Sacramento Superior Court records filed in May 2018 describe a dispute between the Ramos household and Tina Solomon, a grandmother who lives down the street.
Ramos’ girlfriend sought a restraining order against the neighbors in May 2018 alleging, that three children – ages 14, 11 and 6 or 7 – were threatening to break into Ramos’ home and stealing bricks from their retaining wall.
“The children wait for Adel Ramos to harass him when he goes for a bike ride, and yell at him when he is alone,” she wrote. “They also involve other children.”
The Solomon family had a different view of events.
“My family has been harassed verbally by Adel Sambrano for over 3 years,” Tina Solomon wrote. “He constantly and verbally and (consistently) harasses my minor grandsons.

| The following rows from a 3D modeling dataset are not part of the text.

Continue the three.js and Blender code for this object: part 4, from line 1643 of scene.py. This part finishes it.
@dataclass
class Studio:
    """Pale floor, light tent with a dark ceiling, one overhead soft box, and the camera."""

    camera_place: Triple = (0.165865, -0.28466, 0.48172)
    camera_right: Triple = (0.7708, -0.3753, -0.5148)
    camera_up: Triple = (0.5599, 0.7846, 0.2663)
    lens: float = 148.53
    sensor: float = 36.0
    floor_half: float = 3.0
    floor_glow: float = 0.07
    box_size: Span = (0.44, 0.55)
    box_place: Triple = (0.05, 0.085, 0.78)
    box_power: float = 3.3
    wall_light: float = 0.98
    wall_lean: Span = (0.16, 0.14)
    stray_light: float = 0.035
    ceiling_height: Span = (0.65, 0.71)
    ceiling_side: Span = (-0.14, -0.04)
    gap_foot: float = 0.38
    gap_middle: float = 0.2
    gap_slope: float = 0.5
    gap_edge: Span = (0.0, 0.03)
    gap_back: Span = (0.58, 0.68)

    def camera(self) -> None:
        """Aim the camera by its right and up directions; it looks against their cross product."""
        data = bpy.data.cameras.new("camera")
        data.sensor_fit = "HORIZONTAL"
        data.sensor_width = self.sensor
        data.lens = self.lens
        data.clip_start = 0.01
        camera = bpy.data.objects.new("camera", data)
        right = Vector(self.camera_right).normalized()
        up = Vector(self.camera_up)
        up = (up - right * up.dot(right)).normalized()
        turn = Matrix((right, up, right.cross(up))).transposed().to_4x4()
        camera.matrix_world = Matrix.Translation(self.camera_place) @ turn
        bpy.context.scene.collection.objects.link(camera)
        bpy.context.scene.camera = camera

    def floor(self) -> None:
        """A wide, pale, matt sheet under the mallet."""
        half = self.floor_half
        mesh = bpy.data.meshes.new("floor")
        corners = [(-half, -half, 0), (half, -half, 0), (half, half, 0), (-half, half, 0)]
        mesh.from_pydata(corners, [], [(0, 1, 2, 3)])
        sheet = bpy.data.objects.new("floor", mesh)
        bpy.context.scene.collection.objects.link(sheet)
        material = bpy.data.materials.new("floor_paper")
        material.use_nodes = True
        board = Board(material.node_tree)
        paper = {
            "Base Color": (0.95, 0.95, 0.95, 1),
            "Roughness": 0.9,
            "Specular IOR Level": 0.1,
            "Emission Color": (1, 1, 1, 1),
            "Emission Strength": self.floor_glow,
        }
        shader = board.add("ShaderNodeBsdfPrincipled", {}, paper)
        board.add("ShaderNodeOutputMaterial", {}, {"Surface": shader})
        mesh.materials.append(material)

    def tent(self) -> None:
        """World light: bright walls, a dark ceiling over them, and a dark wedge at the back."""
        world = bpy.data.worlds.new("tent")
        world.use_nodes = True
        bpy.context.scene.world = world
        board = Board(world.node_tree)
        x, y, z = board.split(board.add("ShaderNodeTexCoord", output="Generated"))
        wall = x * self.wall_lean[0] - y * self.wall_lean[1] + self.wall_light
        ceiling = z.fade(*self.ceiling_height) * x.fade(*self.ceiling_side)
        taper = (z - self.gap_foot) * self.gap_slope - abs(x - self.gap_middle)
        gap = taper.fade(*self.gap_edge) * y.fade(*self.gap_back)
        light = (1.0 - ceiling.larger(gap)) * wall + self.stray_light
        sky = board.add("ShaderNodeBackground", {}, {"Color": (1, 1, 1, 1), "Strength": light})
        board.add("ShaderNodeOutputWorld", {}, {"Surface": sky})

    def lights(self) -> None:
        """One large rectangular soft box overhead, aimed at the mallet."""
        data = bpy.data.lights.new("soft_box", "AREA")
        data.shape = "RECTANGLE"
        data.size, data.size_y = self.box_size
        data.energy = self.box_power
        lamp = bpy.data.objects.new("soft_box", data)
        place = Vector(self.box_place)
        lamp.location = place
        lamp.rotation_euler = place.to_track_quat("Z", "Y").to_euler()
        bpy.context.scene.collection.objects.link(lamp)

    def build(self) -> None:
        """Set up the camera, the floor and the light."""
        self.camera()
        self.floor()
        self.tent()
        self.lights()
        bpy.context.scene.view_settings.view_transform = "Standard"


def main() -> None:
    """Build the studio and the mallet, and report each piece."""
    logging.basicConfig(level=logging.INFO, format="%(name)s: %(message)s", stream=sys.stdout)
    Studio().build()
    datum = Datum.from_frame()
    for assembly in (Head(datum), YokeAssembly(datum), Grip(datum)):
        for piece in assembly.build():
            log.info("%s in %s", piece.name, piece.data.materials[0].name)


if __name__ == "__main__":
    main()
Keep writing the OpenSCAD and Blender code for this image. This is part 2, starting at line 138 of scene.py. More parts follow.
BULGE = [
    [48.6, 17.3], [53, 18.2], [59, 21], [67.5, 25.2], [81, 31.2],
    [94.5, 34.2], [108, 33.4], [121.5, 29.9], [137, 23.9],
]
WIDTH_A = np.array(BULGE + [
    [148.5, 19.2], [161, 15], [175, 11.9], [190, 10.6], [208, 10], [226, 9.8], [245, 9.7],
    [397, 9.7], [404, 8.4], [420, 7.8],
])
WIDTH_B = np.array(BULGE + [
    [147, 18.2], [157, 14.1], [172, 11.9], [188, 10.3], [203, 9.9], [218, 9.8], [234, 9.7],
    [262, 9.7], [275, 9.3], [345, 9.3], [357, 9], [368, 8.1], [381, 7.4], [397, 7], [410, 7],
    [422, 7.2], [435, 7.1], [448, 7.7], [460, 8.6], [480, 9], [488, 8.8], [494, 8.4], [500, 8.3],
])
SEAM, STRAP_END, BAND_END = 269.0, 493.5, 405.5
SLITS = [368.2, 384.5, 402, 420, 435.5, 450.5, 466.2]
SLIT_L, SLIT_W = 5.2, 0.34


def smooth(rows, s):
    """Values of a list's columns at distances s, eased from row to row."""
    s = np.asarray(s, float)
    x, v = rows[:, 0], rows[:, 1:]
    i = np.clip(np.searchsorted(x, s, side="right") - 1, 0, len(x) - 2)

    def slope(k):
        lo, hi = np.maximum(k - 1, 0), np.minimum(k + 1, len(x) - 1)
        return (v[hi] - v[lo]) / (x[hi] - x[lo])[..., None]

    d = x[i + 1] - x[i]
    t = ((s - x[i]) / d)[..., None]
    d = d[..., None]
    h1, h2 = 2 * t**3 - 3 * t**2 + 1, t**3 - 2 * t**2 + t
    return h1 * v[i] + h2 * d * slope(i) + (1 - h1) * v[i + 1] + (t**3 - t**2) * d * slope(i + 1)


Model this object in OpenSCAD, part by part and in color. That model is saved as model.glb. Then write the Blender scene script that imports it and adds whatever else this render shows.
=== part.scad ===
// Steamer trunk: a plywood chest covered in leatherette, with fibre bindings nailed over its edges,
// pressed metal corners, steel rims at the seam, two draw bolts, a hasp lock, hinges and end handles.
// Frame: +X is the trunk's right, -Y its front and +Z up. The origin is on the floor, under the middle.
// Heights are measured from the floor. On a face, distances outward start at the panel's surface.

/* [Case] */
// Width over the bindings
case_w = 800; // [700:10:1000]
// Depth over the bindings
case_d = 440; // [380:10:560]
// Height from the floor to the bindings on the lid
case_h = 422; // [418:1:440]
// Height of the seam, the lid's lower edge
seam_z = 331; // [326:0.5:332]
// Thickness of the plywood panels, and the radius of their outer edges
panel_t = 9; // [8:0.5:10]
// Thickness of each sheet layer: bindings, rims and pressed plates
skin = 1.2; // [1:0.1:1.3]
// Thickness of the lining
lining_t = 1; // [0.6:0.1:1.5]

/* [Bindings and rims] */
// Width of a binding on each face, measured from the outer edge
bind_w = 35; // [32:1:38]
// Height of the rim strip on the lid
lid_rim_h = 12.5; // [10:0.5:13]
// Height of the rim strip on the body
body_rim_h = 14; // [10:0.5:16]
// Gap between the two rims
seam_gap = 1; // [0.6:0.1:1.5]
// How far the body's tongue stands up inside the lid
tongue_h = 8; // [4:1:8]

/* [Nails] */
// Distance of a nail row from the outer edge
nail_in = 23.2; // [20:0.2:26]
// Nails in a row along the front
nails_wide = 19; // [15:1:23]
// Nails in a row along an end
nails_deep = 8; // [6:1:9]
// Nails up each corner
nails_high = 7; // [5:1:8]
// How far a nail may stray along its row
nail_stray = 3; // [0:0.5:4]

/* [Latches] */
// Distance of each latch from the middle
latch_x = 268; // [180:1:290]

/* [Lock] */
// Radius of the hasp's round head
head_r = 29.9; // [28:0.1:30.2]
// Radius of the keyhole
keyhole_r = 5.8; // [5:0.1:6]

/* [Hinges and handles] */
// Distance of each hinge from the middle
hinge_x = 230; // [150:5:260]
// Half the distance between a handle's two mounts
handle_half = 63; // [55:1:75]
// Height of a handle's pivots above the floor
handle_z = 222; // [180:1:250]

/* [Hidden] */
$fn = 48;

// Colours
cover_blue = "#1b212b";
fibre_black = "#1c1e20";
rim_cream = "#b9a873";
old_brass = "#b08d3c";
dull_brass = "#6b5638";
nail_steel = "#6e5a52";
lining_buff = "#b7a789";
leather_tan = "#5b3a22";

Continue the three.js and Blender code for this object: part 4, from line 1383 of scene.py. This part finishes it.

“This has gone on since 2016. It has progressed toward violent verbal abuse toward my now 14-year-old and 11-year-old grandchildren.”
Solomon also accused Ramos of threatening her 14-year-old grandson by calling him “monkey” and throwing slices of banana at him.
“I have video of him throwing a basketball that he deflated into his chest and taunting him into a fight,” she wrote. “A neighbor that witnessed the assault intervened.
“My children are constantly looking over their shoulders when any member of the family is outside.”
Tina Solomon declined to comment Wednesday, but that complaint led to a misdemeanor battery complaint being filed against Ramos in November.
He remained out of custody, even after he failed to appear for a February hearing, and that case is pending along with the murder charge and other counts.
Ramos is now being held without bail and is on suicide watch after ramming his head into his bunk. His next court hearing is set for July 22.